◆ Aim of the task
Of the lines listed below, return exactly those that run from the line containing "-1, feeder_chain_top, side_frame_t);" through the line containing "before = set(bpy.data.objects)", both included.

◆ Records shown
══════════════════════════════

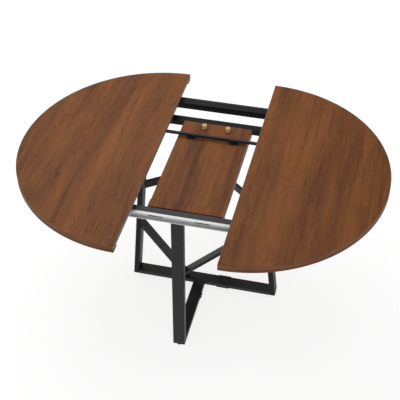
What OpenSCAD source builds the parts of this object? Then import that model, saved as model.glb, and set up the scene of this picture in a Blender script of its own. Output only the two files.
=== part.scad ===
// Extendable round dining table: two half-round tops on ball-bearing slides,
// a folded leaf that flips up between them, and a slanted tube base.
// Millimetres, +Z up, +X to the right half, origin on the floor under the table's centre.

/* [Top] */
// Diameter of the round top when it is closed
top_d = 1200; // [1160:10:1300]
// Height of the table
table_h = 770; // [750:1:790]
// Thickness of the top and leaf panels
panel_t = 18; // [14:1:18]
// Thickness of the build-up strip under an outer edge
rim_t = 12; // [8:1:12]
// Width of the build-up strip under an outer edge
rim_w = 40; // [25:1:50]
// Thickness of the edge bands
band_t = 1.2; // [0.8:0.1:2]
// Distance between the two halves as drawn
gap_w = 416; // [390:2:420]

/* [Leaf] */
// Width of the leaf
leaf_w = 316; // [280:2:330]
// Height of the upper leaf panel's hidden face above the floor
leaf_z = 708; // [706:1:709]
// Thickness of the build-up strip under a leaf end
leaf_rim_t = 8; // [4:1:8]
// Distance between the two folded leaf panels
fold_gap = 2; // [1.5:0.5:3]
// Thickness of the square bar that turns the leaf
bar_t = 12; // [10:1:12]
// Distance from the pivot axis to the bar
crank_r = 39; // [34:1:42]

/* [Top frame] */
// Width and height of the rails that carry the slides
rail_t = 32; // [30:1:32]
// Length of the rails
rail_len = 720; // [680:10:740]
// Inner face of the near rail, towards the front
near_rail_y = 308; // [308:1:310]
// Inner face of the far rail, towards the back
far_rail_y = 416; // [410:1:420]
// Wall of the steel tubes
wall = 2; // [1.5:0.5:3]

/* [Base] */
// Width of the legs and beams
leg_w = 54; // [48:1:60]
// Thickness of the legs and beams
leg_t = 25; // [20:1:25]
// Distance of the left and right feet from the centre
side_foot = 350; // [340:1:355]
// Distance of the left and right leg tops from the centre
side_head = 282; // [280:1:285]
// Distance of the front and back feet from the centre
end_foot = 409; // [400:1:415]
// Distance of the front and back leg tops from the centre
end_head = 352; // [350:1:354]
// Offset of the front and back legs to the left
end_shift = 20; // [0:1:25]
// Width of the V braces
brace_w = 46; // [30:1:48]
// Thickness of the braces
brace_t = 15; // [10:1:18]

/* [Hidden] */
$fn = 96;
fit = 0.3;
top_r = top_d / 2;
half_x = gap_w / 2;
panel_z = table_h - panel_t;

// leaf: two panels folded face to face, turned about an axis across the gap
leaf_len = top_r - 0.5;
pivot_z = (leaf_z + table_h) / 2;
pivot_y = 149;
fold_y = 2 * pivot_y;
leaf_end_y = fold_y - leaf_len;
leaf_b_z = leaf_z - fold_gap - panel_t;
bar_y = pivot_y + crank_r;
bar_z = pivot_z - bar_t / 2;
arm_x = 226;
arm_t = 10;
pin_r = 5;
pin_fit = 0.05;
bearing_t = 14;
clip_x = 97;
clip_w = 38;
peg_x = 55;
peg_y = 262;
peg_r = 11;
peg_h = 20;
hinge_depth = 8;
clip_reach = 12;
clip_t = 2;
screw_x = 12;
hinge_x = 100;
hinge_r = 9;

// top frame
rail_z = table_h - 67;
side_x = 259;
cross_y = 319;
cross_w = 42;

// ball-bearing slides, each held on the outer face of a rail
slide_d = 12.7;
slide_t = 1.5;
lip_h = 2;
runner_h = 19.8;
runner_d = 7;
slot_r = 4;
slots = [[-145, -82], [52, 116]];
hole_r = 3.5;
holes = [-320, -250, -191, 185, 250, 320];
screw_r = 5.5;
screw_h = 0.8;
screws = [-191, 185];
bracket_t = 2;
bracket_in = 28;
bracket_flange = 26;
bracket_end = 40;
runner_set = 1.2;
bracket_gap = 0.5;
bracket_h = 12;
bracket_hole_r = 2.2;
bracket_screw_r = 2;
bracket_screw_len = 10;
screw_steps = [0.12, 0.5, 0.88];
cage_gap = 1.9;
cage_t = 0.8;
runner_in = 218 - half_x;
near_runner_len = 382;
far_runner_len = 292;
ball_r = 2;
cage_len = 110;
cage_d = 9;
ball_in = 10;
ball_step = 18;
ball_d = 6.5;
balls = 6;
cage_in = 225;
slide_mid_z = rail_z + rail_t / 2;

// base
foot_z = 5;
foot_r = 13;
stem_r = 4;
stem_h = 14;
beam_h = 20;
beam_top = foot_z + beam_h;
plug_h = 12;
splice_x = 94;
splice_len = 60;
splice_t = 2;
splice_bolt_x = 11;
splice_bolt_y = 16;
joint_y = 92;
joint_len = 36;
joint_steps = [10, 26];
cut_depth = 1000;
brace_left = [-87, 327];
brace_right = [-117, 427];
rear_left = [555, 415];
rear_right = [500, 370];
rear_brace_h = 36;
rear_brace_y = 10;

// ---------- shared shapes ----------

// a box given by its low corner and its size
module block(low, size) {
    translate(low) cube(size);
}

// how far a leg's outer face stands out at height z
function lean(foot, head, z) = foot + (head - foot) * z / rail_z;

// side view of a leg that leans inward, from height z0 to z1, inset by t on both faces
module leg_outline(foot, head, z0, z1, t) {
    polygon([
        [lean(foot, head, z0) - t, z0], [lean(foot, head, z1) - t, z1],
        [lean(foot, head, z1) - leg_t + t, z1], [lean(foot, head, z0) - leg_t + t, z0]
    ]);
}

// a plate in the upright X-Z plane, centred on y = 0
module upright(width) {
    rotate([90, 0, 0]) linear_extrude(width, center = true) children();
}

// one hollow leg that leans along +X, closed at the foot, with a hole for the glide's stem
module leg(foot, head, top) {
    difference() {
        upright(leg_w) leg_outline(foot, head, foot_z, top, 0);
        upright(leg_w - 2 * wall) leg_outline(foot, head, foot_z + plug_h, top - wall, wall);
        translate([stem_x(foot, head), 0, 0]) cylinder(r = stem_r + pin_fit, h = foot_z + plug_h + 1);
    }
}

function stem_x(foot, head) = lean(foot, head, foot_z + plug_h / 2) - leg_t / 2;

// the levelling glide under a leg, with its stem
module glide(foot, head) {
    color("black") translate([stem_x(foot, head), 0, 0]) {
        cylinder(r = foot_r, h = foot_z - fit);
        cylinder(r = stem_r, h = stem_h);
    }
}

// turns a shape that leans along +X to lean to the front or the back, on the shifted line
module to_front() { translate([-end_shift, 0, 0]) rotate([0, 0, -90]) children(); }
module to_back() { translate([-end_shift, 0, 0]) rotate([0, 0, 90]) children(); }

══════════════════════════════

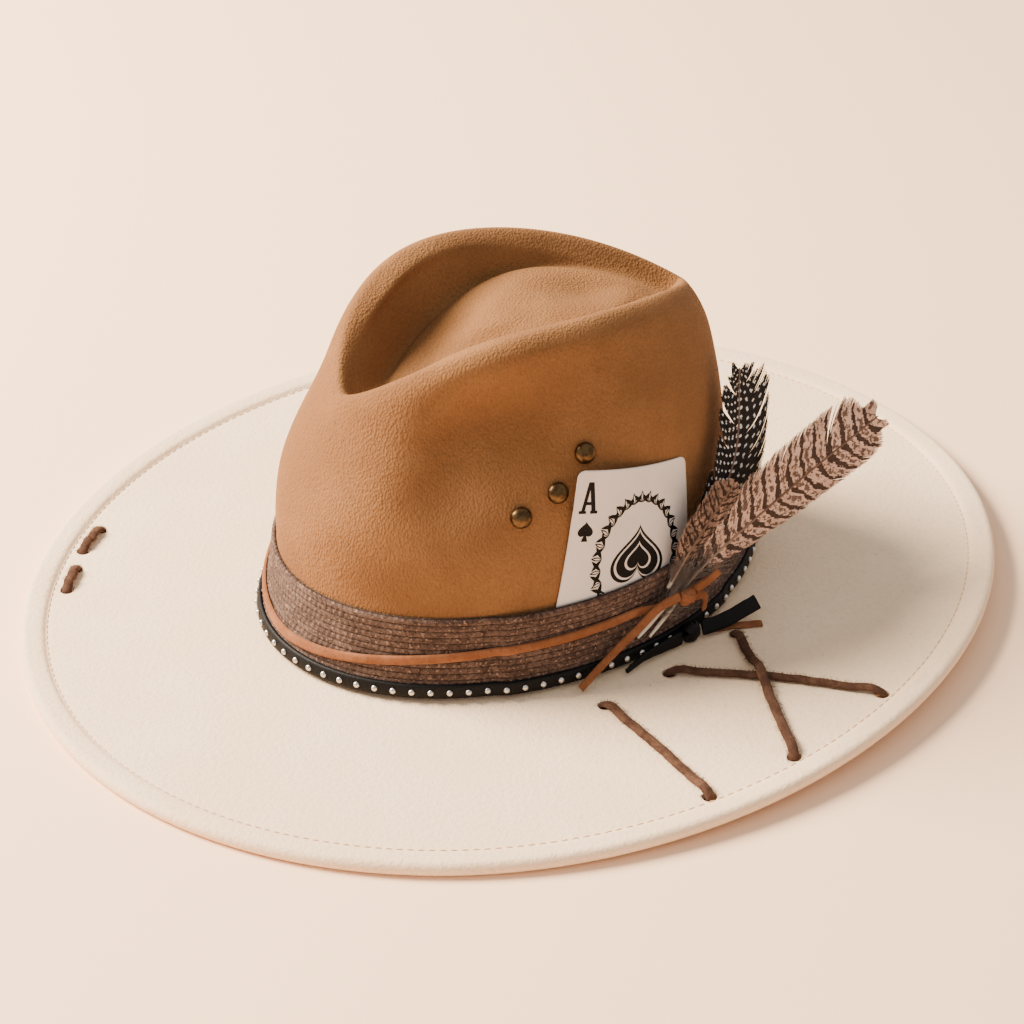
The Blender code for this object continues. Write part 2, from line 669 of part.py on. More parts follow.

══════════════════════════════

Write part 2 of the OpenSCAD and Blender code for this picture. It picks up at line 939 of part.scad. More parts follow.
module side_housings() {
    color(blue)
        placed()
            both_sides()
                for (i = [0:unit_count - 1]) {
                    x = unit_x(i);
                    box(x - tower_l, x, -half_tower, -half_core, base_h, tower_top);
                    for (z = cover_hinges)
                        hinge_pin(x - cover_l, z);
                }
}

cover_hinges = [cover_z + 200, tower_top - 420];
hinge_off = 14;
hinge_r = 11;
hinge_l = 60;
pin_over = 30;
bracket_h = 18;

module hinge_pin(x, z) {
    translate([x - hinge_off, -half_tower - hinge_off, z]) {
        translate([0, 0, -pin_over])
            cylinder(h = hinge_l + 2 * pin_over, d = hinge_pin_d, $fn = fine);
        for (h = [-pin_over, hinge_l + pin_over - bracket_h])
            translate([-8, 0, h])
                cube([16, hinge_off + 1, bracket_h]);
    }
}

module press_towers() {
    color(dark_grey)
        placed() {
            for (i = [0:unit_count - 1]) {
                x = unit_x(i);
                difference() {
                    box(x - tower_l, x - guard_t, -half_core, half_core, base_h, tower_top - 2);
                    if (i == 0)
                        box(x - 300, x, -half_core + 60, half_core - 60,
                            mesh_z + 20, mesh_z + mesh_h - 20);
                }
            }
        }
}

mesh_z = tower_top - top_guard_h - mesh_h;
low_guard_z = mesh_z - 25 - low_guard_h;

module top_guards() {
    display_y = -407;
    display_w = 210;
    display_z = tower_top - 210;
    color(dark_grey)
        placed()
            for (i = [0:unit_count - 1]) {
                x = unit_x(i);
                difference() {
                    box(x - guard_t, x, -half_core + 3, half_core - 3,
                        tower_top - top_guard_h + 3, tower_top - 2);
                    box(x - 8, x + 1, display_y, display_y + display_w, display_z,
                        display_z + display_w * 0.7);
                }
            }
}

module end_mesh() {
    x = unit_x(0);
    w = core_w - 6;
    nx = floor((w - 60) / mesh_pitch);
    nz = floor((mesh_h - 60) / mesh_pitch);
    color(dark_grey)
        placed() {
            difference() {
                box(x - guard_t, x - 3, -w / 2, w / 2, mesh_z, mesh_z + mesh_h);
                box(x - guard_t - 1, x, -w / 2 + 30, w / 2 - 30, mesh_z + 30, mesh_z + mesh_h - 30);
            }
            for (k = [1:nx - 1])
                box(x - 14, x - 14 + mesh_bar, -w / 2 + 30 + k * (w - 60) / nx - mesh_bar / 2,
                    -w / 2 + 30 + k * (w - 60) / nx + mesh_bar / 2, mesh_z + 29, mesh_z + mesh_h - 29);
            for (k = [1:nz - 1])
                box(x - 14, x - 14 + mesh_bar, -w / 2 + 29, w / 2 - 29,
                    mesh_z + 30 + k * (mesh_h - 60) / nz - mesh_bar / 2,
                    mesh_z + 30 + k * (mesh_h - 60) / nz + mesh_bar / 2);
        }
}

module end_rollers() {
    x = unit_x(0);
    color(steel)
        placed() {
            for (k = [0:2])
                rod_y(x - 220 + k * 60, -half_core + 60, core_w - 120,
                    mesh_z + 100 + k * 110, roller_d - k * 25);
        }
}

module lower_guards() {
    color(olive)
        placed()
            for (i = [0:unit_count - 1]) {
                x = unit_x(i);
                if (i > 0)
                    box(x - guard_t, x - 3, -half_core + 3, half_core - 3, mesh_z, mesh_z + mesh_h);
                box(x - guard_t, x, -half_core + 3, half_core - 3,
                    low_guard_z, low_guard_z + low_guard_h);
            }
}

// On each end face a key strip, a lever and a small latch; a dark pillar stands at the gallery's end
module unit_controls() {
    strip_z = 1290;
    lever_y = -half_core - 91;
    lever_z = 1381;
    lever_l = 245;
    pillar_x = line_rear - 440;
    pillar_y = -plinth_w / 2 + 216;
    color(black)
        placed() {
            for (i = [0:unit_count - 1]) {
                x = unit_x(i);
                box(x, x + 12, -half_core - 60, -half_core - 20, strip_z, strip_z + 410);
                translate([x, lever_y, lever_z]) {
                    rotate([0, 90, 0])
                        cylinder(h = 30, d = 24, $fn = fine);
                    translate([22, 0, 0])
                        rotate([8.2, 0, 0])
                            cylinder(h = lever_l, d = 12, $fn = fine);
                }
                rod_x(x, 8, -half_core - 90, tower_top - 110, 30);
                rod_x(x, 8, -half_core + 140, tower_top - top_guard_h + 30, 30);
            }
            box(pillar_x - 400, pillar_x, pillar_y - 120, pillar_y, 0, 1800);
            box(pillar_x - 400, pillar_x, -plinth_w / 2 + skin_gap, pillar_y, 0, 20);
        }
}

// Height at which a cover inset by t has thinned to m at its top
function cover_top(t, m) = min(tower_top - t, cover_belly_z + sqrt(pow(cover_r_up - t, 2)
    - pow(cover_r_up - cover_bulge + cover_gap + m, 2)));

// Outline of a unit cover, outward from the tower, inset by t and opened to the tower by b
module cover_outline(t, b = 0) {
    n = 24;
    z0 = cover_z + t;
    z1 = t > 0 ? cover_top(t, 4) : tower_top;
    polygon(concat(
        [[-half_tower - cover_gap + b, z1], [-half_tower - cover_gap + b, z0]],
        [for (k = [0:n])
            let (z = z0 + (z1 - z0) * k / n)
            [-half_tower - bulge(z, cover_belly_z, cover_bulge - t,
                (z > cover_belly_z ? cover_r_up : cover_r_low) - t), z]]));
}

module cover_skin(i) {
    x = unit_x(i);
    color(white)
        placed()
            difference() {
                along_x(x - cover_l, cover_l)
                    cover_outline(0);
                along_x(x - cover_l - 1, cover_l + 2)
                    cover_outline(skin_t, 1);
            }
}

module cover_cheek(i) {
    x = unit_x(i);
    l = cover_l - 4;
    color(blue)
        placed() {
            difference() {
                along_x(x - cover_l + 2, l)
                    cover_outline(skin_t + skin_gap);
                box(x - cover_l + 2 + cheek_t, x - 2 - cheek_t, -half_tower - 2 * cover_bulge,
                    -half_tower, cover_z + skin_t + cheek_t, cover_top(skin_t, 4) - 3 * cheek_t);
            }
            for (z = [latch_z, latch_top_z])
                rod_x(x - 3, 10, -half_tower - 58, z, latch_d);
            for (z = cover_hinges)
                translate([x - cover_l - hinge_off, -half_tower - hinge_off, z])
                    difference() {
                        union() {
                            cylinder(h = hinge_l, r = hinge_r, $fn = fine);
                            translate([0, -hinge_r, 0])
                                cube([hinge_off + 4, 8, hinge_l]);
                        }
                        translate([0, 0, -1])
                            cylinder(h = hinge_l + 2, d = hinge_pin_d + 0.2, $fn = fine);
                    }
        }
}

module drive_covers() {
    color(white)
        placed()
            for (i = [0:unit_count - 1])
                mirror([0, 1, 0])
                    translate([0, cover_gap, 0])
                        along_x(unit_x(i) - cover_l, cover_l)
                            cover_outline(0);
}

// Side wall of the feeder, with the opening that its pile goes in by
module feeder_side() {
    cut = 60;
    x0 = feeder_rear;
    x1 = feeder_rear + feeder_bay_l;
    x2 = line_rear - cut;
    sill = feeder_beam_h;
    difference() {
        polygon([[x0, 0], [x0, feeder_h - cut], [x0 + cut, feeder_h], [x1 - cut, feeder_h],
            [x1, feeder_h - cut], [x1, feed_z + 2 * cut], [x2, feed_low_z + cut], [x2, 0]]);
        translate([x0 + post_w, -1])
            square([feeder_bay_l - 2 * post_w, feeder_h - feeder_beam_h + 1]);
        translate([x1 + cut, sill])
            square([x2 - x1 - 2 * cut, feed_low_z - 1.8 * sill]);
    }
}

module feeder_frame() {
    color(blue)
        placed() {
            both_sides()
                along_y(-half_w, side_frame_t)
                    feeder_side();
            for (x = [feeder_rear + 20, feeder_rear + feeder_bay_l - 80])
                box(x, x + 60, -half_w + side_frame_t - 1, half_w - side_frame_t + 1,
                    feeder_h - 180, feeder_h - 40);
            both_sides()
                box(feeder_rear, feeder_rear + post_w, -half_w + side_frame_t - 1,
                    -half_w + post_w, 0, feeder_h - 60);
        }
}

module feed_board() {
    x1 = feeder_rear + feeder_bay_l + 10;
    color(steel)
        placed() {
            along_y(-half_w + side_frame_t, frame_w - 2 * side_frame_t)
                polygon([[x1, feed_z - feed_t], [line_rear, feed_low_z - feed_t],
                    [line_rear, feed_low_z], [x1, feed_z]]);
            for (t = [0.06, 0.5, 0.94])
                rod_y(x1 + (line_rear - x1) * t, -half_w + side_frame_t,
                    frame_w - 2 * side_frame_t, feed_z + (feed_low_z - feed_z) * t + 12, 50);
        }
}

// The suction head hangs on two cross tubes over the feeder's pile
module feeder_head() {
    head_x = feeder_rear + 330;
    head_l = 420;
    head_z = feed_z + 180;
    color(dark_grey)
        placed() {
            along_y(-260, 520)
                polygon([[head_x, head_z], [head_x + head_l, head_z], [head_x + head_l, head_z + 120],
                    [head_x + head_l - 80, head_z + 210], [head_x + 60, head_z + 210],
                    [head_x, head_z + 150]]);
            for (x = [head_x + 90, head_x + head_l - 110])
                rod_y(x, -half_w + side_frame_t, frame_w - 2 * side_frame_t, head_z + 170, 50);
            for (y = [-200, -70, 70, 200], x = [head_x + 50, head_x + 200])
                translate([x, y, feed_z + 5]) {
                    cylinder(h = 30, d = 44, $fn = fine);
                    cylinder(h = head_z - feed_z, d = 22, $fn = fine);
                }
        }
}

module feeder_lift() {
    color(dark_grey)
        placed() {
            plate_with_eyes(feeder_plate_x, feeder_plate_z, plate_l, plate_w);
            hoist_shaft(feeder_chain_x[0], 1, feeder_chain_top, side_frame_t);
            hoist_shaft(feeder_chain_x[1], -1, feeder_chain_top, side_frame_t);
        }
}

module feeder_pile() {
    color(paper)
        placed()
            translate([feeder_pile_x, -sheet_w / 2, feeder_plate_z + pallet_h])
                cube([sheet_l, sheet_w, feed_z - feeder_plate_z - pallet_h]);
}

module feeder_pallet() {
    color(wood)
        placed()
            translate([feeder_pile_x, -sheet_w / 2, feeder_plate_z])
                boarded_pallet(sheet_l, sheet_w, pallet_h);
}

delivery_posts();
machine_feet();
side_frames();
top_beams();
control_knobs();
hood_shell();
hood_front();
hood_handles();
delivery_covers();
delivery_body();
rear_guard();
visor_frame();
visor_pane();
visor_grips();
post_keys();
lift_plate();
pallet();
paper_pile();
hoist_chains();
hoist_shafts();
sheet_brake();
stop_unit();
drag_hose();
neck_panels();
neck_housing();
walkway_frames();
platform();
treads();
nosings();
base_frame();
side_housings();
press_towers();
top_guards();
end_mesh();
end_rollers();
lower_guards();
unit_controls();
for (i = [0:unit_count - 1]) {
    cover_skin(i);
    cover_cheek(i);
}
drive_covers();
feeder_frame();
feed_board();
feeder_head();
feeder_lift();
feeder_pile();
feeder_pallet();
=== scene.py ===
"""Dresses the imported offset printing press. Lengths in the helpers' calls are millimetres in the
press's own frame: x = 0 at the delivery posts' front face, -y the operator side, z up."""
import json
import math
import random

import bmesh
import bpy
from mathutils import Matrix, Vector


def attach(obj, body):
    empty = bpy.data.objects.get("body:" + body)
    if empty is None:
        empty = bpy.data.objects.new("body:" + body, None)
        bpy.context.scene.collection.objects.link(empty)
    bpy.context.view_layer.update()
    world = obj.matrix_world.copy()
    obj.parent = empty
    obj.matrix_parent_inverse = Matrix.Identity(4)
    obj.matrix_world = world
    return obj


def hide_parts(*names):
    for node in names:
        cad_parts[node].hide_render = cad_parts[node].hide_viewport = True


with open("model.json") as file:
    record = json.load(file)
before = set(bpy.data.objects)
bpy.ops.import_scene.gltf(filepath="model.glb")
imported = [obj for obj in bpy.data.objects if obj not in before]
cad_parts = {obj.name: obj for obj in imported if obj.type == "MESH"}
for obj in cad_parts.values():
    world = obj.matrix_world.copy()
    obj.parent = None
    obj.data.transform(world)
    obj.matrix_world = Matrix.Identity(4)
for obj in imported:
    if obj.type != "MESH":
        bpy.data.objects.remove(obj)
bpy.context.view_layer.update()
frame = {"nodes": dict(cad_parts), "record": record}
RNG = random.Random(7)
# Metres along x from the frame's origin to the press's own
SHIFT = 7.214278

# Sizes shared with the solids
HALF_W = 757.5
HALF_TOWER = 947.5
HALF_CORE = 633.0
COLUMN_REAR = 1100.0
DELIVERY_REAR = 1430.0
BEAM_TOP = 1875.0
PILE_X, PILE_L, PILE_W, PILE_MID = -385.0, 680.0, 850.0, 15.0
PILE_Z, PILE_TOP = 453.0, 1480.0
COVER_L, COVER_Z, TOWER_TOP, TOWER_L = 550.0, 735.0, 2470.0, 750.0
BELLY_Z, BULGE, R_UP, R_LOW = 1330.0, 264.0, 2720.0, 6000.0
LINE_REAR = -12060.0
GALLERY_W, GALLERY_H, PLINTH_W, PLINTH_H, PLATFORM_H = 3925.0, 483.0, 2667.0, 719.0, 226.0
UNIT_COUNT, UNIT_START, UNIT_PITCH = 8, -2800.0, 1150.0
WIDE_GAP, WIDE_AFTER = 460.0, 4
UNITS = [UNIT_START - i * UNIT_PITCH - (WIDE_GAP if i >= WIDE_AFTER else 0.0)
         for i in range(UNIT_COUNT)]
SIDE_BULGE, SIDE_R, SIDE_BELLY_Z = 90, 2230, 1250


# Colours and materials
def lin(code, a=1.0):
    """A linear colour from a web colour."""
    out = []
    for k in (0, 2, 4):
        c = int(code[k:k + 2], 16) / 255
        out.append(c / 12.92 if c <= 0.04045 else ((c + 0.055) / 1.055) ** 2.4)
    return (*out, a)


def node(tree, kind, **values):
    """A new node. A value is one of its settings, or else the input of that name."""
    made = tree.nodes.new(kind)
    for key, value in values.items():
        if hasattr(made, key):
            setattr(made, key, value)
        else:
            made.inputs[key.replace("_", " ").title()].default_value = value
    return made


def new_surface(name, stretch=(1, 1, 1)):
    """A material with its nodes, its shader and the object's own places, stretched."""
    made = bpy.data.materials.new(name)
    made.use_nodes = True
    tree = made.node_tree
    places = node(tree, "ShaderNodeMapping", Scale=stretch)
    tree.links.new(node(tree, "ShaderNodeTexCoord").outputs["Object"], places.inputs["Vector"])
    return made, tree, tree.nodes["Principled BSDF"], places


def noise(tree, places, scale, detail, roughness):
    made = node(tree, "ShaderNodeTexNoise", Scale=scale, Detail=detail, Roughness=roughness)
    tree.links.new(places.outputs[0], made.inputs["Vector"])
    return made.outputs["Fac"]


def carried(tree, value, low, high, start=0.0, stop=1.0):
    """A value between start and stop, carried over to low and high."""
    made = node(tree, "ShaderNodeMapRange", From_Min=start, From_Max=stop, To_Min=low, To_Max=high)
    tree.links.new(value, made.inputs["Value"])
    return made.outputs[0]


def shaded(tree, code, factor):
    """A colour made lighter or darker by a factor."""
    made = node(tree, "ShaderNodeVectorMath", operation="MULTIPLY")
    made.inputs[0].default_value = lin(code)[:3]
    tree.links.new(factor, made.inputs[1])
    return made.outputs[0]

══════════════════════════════

◆ Expected answer
            hoist_shaft(feeder_chain_x[1], -1, feeder_chain_top, side_frame_t);
        }
}

module feeder_pile() {
    color(paper)
        placed()
            translate([feeder_pile_x, -sheet_w / 2, feeder_plate_z + pallet_h])
                cube([sheet_l, sheet_w, feed_z - feeder_plate_z - pallet_h]);
}

module feeder_pallet() {
    color(wood)
        placed()
            translate([feeder_pile_x, -sheet_w / 2, feeder_plate_z])
                boarded_pallet(sheet_l, sheet_w, pallet_h);
}

delivery_posts();
machine_feet();
side_frames();
top_beams();
control_knobs();
hood_shell();
hood_front();
hood_handles();
delivery_covers();
delivery_body();
rear_guard();
visor_frame();
visor_pane();
visor_grips();
post_keys();
lift_plate();
pallet();
paper_pile();
hoist_chains();
hoist_shafts();
sheet_brake();
stop_unit();
drag_hose();
neck_panels();
neck_housing();
walkway_frames();
platform();
treads();
nosings();
base_frame();
side_housings();
press_towers();
top_guards();
end_mesh();
end_rollers();
lower_guards();
unit_controls();
for (i = [0:unit_count - 1]) {
    cover_skin(i);
    cover_cheek(i);
}
drive_covers();
feeder_frame();
feed_board();
feeder_head();
feeder_lift();
feeder_pile();
feeder_pallet();
=== scene.py ===
"""Dresses the imported offset printing press. Lengths in the helpers' calls are millimetres in the
press's own frame: x = 0 at the delivery posts' front face, -y the operator side, z up."""
import json
import math
import random

import bmesh
import bpy
from mathutils import Matrix, Vector


def attach(obj, body):
    empty = bpy.data.objects.get("body:" + body)
    if empty is None:
        empty = bpy.data.objects.new("body:" + body, None)
        bpy.context.scene.collection.objects.link(empty)
    bpy.context.view_layer.update()
    world = obj.matrix_world.copy()
    obj.parent = empty
    obj.matrix_parent_inverse = Matrix.Identity(4)
    obj.matrix_world = world
    return obj


def hide_parts(*names):
    for node in names:
        cad_parts[node].hide_render = cad_parts[node].hide_viewport = True


with open("model.json") as file:
    record = json.load(file)
before = set(bpy.data.objects)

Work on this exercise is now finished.